Notice that we’re returning the Observable
created by fetchRocket
, that’s because we’ll use it in our next pipeline step, shown below:
// Once response is received, handle result
.subscribeWith(new DisposableObserver<Response<RocketQuery.Data>>() {
@Override
public void onNext(@NonNull Response<RocketQuery.Data> dataResponse) {
assert dataResponse.getData() != null;
RocketQuery.Rocket rocket = dataResponse.getData().rocket();
nameView.setText(rocket.name());
flightView.setText(String.format("First flight was on %s", rocket.first_flight()));
costView.setText(String.format("Cost per launch: $%s", rocket.cost_per_launch()));
descView.setText(rocket.description());
}
@Override
public void onError(@NonNull Throwable e) {
}
@Override
public void onComplete() {
// Requests have finished, so hide loading bar
progressBar.setVisibility(View.GONE);
}
});
This code snippet should be all too familiar by now. Just like our other examples, we use subscribeWith
to handle the response. You can check the completed pipeline here.
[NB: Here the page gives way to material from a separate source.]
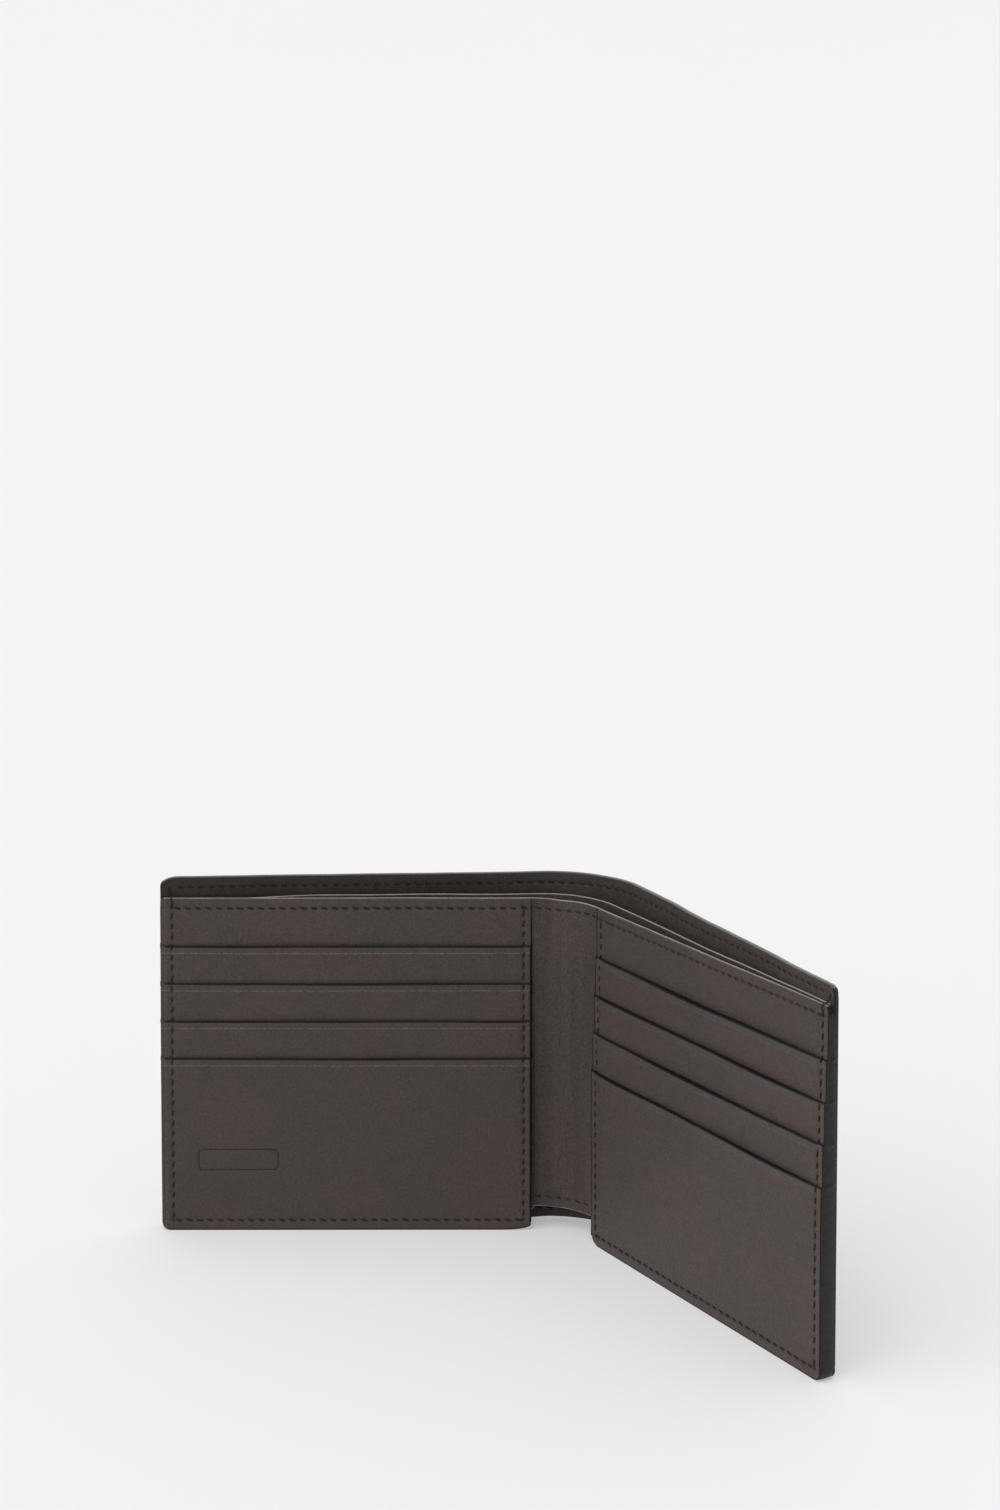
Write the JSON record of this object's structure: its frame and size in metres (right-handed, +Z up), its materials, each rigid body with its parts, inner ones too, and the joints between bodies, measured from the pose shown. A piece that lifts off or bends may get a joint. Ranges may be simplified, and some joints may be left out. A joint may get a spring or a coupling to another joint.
{
  "type": "bifold wallet",
  "caption": "Leather bifold wallet standing half open: two halves hinged at a soft spine, stepped card pockets on both halves and two full-width note compartments behind.",
  "frame": {"origin": "middle of the footprint, on the surface that the wallet stands on", "axes": "+X to the right along the left half's inner panel, seen from the inside; -Y towards the viewer that the inside faces; +Z up along the fold"},
  "size_m": [0.16, 0.098, 0.09],
  "materials": {
    "inside_leather": "smooth satin calf, dark taupe",
    "lining_leather": "smooth matte, dark brown",
    "cover_leather": "soft pebbled grain, satin",
    "board": "matte bonded fibre",
    "thread": "waxed twisted thread"
  },
  "bodies": {
    "left_half": {"cover_left": "cover_leather", "cover_board_left": "board", "cover_lining_left": "lining_leather", "divider_left": "lining_leather", "inner_panel_left": "inside_leather", "pocket_base_left": "inside_leather", "card_pocket_left_1": "inside_leather", "card_pocket_left_2": "inside_leather", "card_pocket_left_3": "inside_leather", "card_pocket_left_4": "inside_leather", "thread_left_side": "thread", "thread_left_spine_side": "thread", "thread_left_bottom": "thread", "thread_panel_top_left": "thread", "thread_lining_top_left": "thread", "thread_cover_top_left": "thread", "thread_cover_bottom_left": "thread", "thread_cover_side_left": "thread", "cover_spine": "cover_leather", "cover_lining_spine": "lining_leather", "divider_spine": "lining_leather", "inner_panel_spine": "inside_leather", "thread_panel_top_spine": "thread", "thread_panel_spine_bottom": "thread", "thread_lining_top_spine": "thread", "thread_lining_bottom_spine": "thread", "thread_cover_top_spine": "thread", "thread_cover_bottom_spine": "thread"},
    "right_half": {"cover_right": "cover_leather", "cover_board_right": "board", "cover_lining_right": "lining_leather", "divider_right": "lining_leather", "inner_panel_right": "inside_leather", "pocket_base_right": "inside_leather", "card_pocket_right_1": "inside_leather", "card_pocket_right_2": "inside_leather", "card_pocket_right_3": "inside_leather", "card_pocket_right_4": "inside_leather", "thread_right_side": "thread", "thread_right_spine_side": "thread", "thread_right_bottom": "thread", "thread_panel_top_right": "thread", "thread_lining_top_right": "thread", "thread_cover_top_right": "thread", "thread_cover_bottom_right": "thread", "thread_cover_side_right": "thread"}
  },
  "joints": [
    {"name": "fold", "type": "hinge", "parent": "left_half", "child": "right_half", "pos_m": [0.02268, 0.03855, 0.045], "axis": [0, 0, -1], "range_deg": [-58.9, 119.1], "deforming": ["cover_spine", "cover_lining_spine", "divider_spine", "inner_panel_spine", "thread_panel_top_spine", "thread_panel_spine_bottom", "thread_lining_top_spine", "thread_lining_bottom_spine", "thread_cover_top_spine", "thread_cover_bottom_spine"]}
  ]
}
With RxJava, we can handle complex GraphQL requests on Android with ease.
Conclusion
By taking advantage of the Apollo Android and RxJava libraries, we can handle some pretty complex request scenarios without difficulty. Be sure to check out this article’s companion repo for a more in depth look at the code. In my next article, I’ll talk about how to write Android instrumented tests for the GraphQL requests we’ve made.
As always, thanks for reading and give me a ❤️ if you enjoyed this article! I love seeing how my readers use what they’ve learned, so please share how you’re using these strategies in your own Android apps in the comments below.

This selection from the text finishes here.